What struck me hard in visiting the museum is the great, immense silence about the Holocaust in Latvia. I was stunned to learn, for example, that the village on the other side of the Daugava River which is now part of Daugavpils proper was the site of the Jewish ghetto where Jews were forced to live when the Nazis stormed into the city. More shocking was the fact that there were mass exterminations somewhere in the vicinity of the city. There are chilling photographs in the museum of Jewish women, stripped naked and lined up, just before they were executed. Or that 1500 Jews were killed in the Daugavpils prison, the "white swan" as it's known here, a building I have passed a number of times. These are horrific facts, but what might be even more horrific is the fact that I never would have known them at all if it hadn't been for Iosif. The silence surrounding what happened to the Jews of Daugavpils is just that: complete silence.

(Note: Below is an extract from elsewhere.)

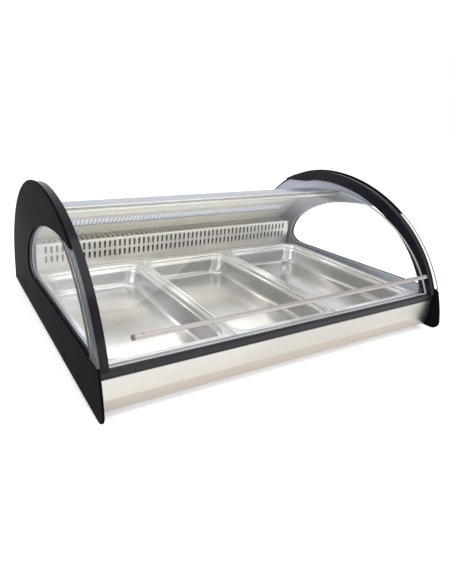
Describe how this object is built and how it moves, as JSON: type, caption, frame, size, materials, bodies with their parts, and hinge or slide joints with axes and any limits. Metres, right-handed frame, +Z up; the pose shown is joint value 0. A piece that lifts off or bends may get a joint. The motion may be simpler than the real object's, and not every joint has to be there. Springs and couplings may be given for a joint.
{
  "type": "hot food display case",
  "caption": "Counter-top heated display case for three full-size food pans, with curved lift-up front glass, black curved ends, a light strip and fan-blown air heater.",
  "frame": {"origin": "centre of the bounding box's underside, on the plane that the feet stand on", "axes": "+X along the case to the customer's right, -Y towards the customer, +Y towards the service side, +Z up"},
  "size_m": [1.028, 0.838, 0.399],
  "materials": {
    "black_panel": "satin black moulding, rounded edges",
    "black_trim": "gloss black",
    "grey_liner": "satin blue-grey",
    "clear_glass": "clear tempered glass, green-blue edge",
    "stainless": "brushed along X",
    "polished_stainless": "bright polished",
    "pan_steel": "bright pressed sheet",
    "satin_steel": "satin",
    "hinge_steel": "bright turned",
    "grey_seal": "soft grey strip",
    "black_plastic": "moulded black",
    "amber_lens": "clear amber",
    "lamp_lens": "ribbed clear diffuser",
    "heater_sheath": "heat-darkened sheath",
    "foot_rubber": "black rubber"
  },
  "bodies": {
    "case": {"cheek_left": "black_panel", "cheek_right": "black_panel", "side_glass_left": "clear_glass", "side_glass_right": "clear_glass", "arch_left": "black_trim", "arch_right": "black_trim", "liner_left": "grey_liner", "liner_right": "grey_liner", "base_pan": "stainless", "front_panel": "stainless", "front_rail": "black_trim", "glass_seat": "grey_seal", "well_deck": "stainless", "divider_bar_left": "stainless", "divider_bar_right": "stainless", "well_tray": "stainless", "heater_cover": "pan_steel", "back_wall": "polished_stainless", "light_housing": "stainless", "light_lens_left": "lamp_lens", "light_lens_centre": "lamp_lens", "light_lens_right": "lamp_lens", "roof_plate": "stainless", "rear_hood": "stainless", "rear_panel": "stainless", "thermostat": "stainless", "pilot_lamp": "amber_lens", "power_switch_frame": "black_plastic", "light_switch_frame": "black_plastic", "cable_gland": "black_plastic", "well_heater_left": "heater_sheath", "well_heater_centre": "heater_sheath", "well_heater_right": "heater_sheath", "air_heater": "heater_sheath", "plenum_wall": "stainless", "fan_frame_left": "black_plastic", "fan_frame_right": "black_plastic", "hinge_pin_left": "hinge_steel", "hinge_pin_right": "hinge_steel", "foot_front_left": "foot_rubber", "foot_front_right": "foot_rubber", "foot_rear_left": "foot_rubber", "foot_rear_right": "foot_rubber"},
    "front_glass": {"curved_glass": "clear_glass", "glass_top_rail": "satin_steel", "handle_rod": "satin_steel", "handle_post_left": "satin_steel", "handle_post_right": "satin_steel"},
    "pan_left": {"gn_pan_left": "pan_steel"},
    "pan_centre": {"gn_pan_centre": "pan_steel"},
    "pan_right": {"gn_pan_right": "pan_steel"},
    "thermostat_dial": {"thermostat_knob": "black_plastic"},
    "power_key": {"power_switch_rocker": "black_plastic"},
    "light_key": {"light_switch_rocker": "black_plastic"},
    "fan_left": {"fan_rotor_left": "black_plastic"},
    "fan_right": {"fan_rotor_right": "black_plastic"}
  },
  "joints": [
    {"name": "front_glass_hinge", "type": "hinge", "parent": "case", "child": "front_glass", "pos_m": [0, 0.006, 0.3335], "axis": [-1, 0, 0], "range_deg": [0, 65]},
    {"name": "pan_left_lift", "type": "slide", "parent": "case", "child": "pan_left", "axis": [0, 0, 1], "range_m": [0, 0.03]},
    {"name": "pan_centre_lift", "type": "slide", "parent": "case", "child": "pan_centre", "axis": [0, 0, 1], "range_m": [0, 0.03]},
    {"name": "pan_right_lift", "type": "slide", "parent": "case", "child": "pan_right", "axis": [0, 0, 1], "range_m": [0, 0.03]},
    {"name": "thermostat_turn", "type": "hinge", "parent": "case", "child": "thermostat_dial", "pos_m": [0.4, 0.3926, 0.118], "axis": [0, 1, 0], "range_deg": [0, 270]},
    {"name": "power_switch_rock", "type": "hinge", "parent": "case", "child": "power_key", "pos_m": [0.295, 0.3926, 0.118], "axis": [1, 0, 0], "range_deg": [0, 23]},
    {"name": "light_switch_rock", "type": "hinge", "parent": "case", "child": "light_key", "pos_m": [0.245, 0.3926, 0.118], "axis": [1, 0, 0], "range_deg": [0, 23]},
    {"name": "fan_left_spin", "type": "hinge", "parent": "case", "child": "fan_left", "pos_m": [-0.25, 0.27, 0.098], "axis": [0, 1, 0], "continuous": true},
    {"name": "fan_right_spin", "type": "hinge", "parent": "case", "child": "fan_right", "pos_m": [0.25, 0.27, 0.098], "axis": [0, 1, 0], "continuous": true}
  ]
}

This is clearly something to ponder. As the most Russian city in Latvia, I would bet that Daugavpils was also the most Jewish, but what you hear about what must have been the great Jewish history here is virtually nothing, other than the renovation of the Kaddish synagogue. Doubtless that the Holocaust is excruciatingly painful to talk about. But then so are any of the atrocities of the Second World War, and they are coming to light; dedicated people, in fact, are insisting that they come to light. The University just opened a traveling exhibit from Poland on the WWII Katyń forest massacre of 15,000 Polish officers, killed by the Soviets on Stalin's orders, who then blamed the Nazis and spent 60 years denying that the Soviet Union was in any way responsible. The truth only came to light when Gorbachev's policy of glasnost made the secret documents available and proved that the Soviets were guilty of the crime. This kind of revisionist history is happening all over Europe, but for these intensely local issues about the Holocaust and what it did, there seems to be an intentional, even willful silence.

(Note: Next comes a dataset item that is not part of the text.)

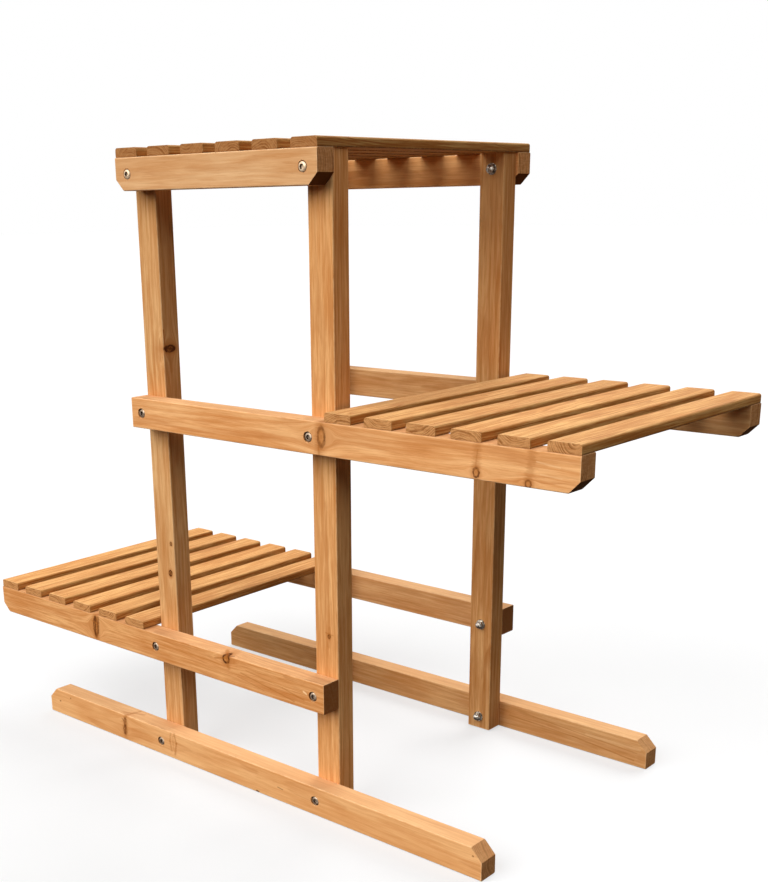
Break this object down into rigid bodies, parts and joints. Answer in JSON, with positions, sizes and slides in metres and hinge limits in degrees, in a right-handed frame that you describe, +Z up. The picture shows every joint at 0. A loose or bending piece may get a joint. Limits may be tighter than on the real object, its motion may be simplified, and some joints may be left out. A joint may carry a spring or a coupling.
{
  "type": "tiered plant stand",
  "caption": "Bolted timber plant stand with slatted shelves at stepped heights: a low shelf to one side, a middle shelf to the other and a top shelf over the posts.",
  "frame": {"origin": "on the ground, under the middle of the stand", "axes": "+X along the rails towards the middle shelf, +Y across the stand, +Z up"},
  "size_m": [0.98, 0.4064, 0.786],
  "materials": {
    "frame_timber": "stained and oiled softwood",
    "slat_timber": "stained and oiled softwood",
    "bolt_steel": "bright zinc plate",
    "brad_steel": "dull steel"
  },
  "bodies": {
    "root": {"near_foot": "frame_timber", "near_left_post": "frame_timber", "near_right_post": "frame_timber", "near_lower_rail": "frame_timber", "near_middle_rail": "frame_timber", "near_top_rail": "frame_timber", "far_foot": "frame_timber", "far_left_post": "frame_timber", "far_right_post": "frame_timber", "far_lower_rail": "frame_timber", "far_middle_rail": "frame_timber", "far_top_rail": "frame_timber", "lower_slat_1": "slat_timber", "lower_slat_2": "slat_timber", "lower_slat_3": "slat_timber", "lower_slat_4": "slat_timber", "lower_slat_5": "slat_timber", "lower_slat_6": "slat_timber", "lower_slat_brads": "brad_steel", "middle_slat_1": "slat_timber", "middle_slat_2": "slat_timber", "middle_slat_3": "slat_timber", "middle_slat_4": "slat_timber", "middle_slat_5": "slat_timber", "middle_slat_6": "slat_timber", "middle_slat_brads": "brad_steel", "top_slat_1": "slat_timber", "top_slat_2": "slat_timber", "top_slat_3": "slat_timber", "top_slat_4": "slat_timber", "top_slat_5": "slat_timber", "top_slat_6": "slat_timber", "top_slat_brads": "brad_steel", "foot_bolts": "bolt_steel", "foot_washers": "bolt_steel", "foot_cap_nuts": "bolt_steel", "lower_rail_bolts": "bolt_steel", "lower_rail_washers": "bolt_steel", "lower_rail_cap_nuts": "bolt_steel", "middle_rail_bolts": "bolt_steel", "middle_rail_washers": "bolt_steel", "middle_rail_cap_nuts": "bolt_steel", "top_rail_bolts": "bolt_steel", "top_rail_washers": "bolt_steel", "top_rail_cap_nuts": "bolt_steel"}
  },
  "joints": []
}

And I think in part it's not about the pain that such atrocities must make real and public, as important as that is. I think the real issue here is about facing up to how individual people, villages, and cities were implicated, and how they too must bear the responsibility of allowing such a thing to happen. If Daugavpils established a ghetto, then the city must have been an accomplice to the extermination of many of its own, if even it did so tacitly. Surely some people must have known about 1500 people being killed in the White Swan. Jewish citizens were forced to walk in the street and not on the sidewalks -- photographs at the museum document this -- and Daugavpils citizens must have allowed it to happen. Of course, choosing between saving one's own life under the Nazis by turning one's eyes away and taking a stand for the Jews hardly constitutes an easy choice: it's a choice that almost becomes a non-choice. I wonder, with deep and profound discomfort, what I would have done had I been a Daugavpils citizen. But my gut feeling is that until this kind of silence is made audible -- until everybody is willing to confront that ugly part of the human experience that frankly implicates all of us in this history -- we can't talk fully about the Holocaust. We can't fully talk about anything.


1 comment:

  1. Great post, Rob! As you note, we must pay attention to the gaps and silences as much as we do to what's visible. And your visit to the synagogue is especially meaningful as we approach Passover and consider the socio-historical dimensions of Exodus.